Two former hotspots facing ‘desperate situation’
Experts have expressed fresh concerns for investors, as off-the-plan projects threaten to flood the market and drag prices down.
Suburbs in Western Sydney, such as Campbelltown and Liverpool, are at particular risk, according to Sydney-based buyer’s agent Nick Viner.
“Depending on what the area is, certainly out west and south-west, there is definitely a chance of there being an oversupply of properties when they come onto the market,” he said.
There are two main factors that will contribute to an oversupply situation, and subsequent price decline, according to Mr Viner.
“Number one; because a lot of those buyers are overseas buyers, what will they actually do with the properties when it comes time to settle? Number two; if there is a risk of oversupply, are the banks going to be able to value the properties at the purchase price when that apartment conceivably could have been bought at the peak of the market? If not, then you could have a lot of people in a pretty desperate situation trying to offload all these properties.”
Mr Viner’s comments come after AMP chief economist Shane Oliver warned that Australian property is overvalued, and that off-the-plan residential property in western Sydney and inner-Melbourne is at particular risk.
Mr Oliver told Smart Property Investment’s sister publication SMSF Adviser that with recent changes to investor lending practices by a number of the banks, some off-the-plan investors could have difficulty getting finance further down the track.
“There could be a period of short-term indigestion, and some of the recent surge in unit construction or apartment construction coming into the market could be a dampener on prices in some areas,” he said.
“Australia still has a shortage of property but there will be certain suburbs in certain areas in Sydney and Melbourne where we’re going to have a potential oversupply. For example, in the inner-city parts of Melbourne and also the Western suburbs of Sydney, the supply of units is starting to have a dampening impact on prices.”

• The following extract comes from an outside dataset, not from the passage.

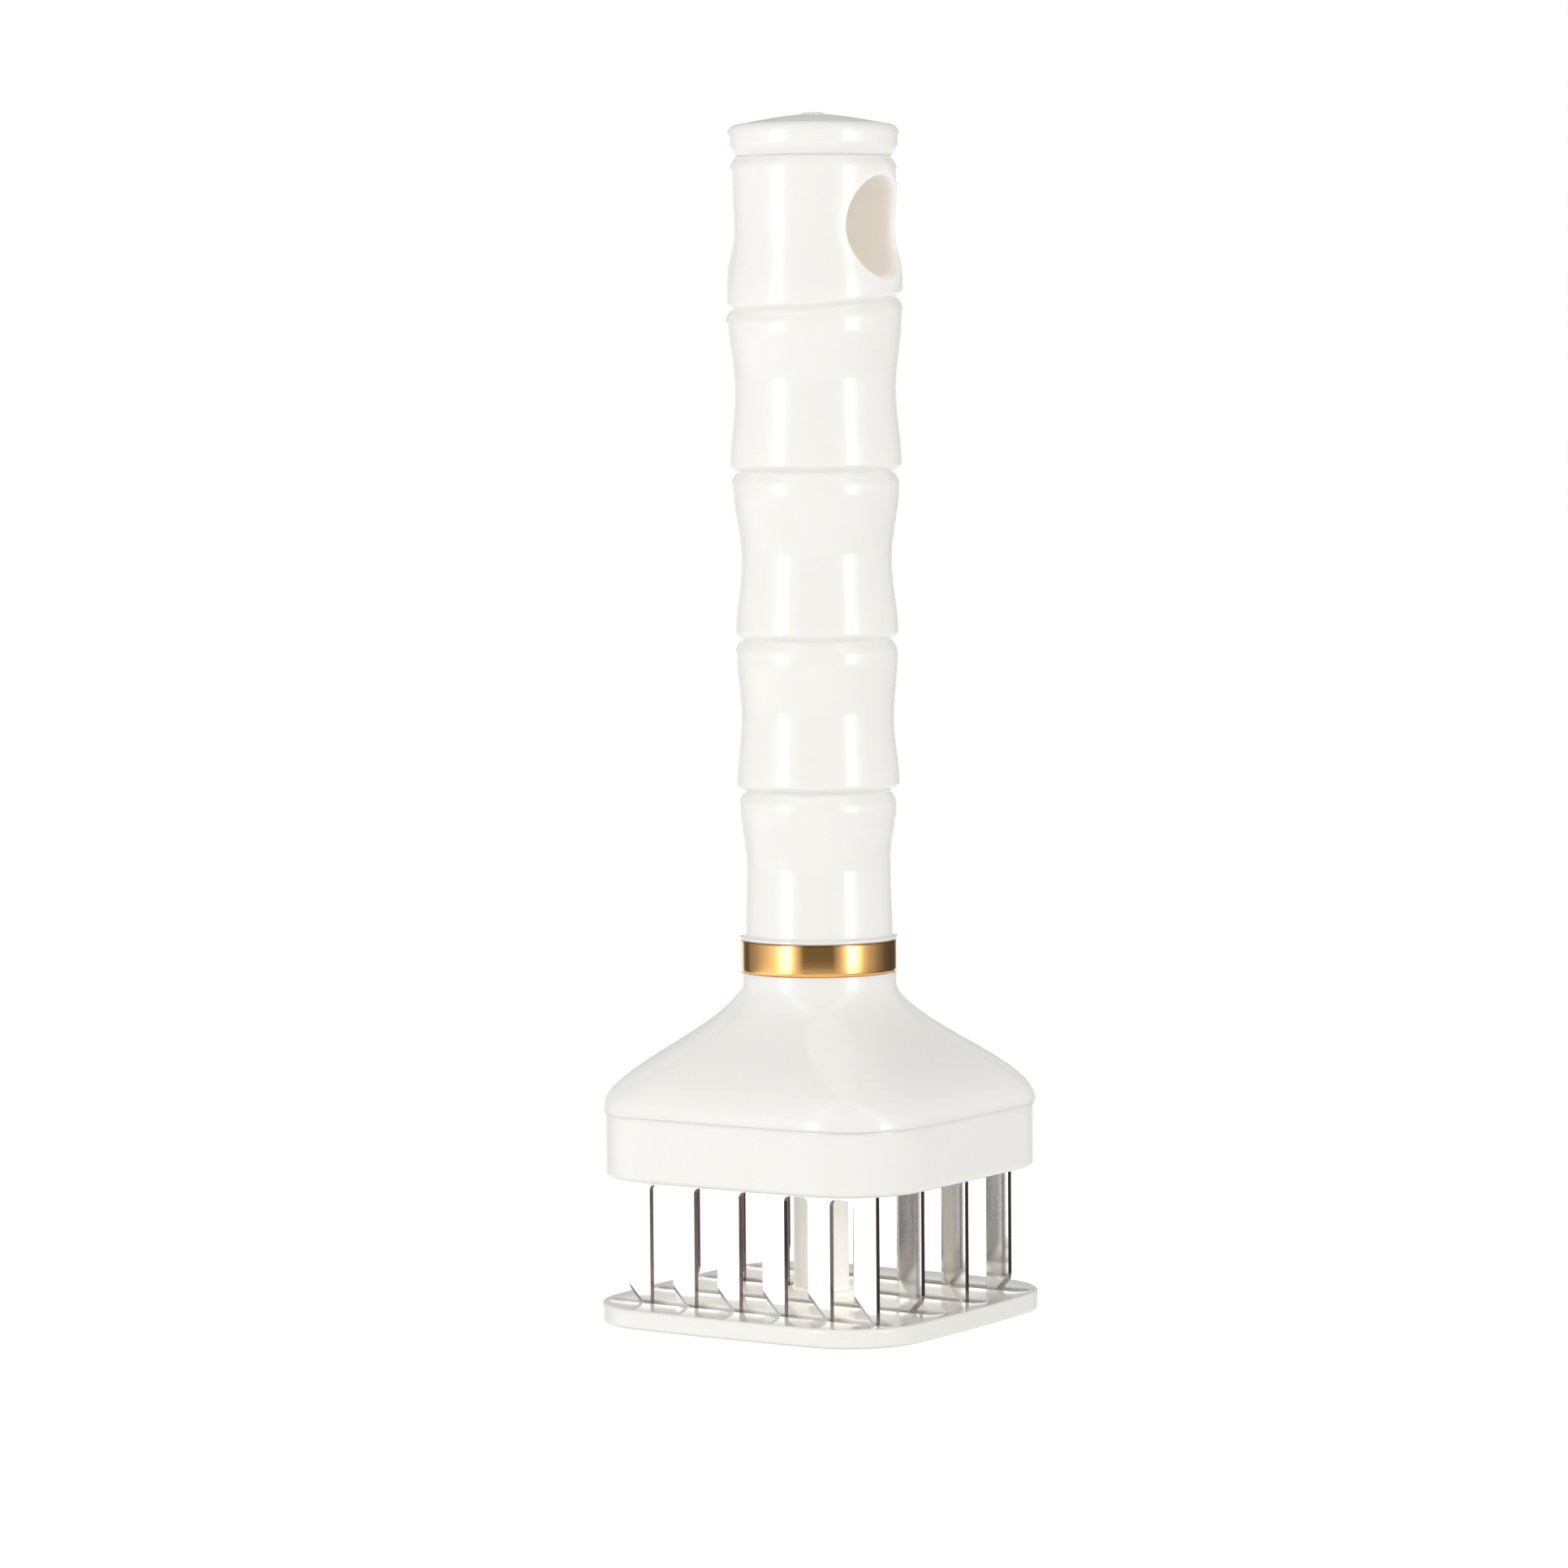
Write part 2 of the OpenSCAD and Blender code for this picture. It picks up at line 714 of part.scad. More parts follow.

Mr Oliver also warned self-managed super funds against investing too heavily in Australian residential property.
“For the last 10 or 15 years, we've been battling excessively expensive home prices, poorer housing affordability and excessive growth in household debt,” Mr Oliver said.
"Australians are loaded to the gunwales with property; about 50 per cent of household wealth is invested in residential property,” he said, adding: “You can make a case for commercial property, but residential property is over-valued and over-owned by Australians.”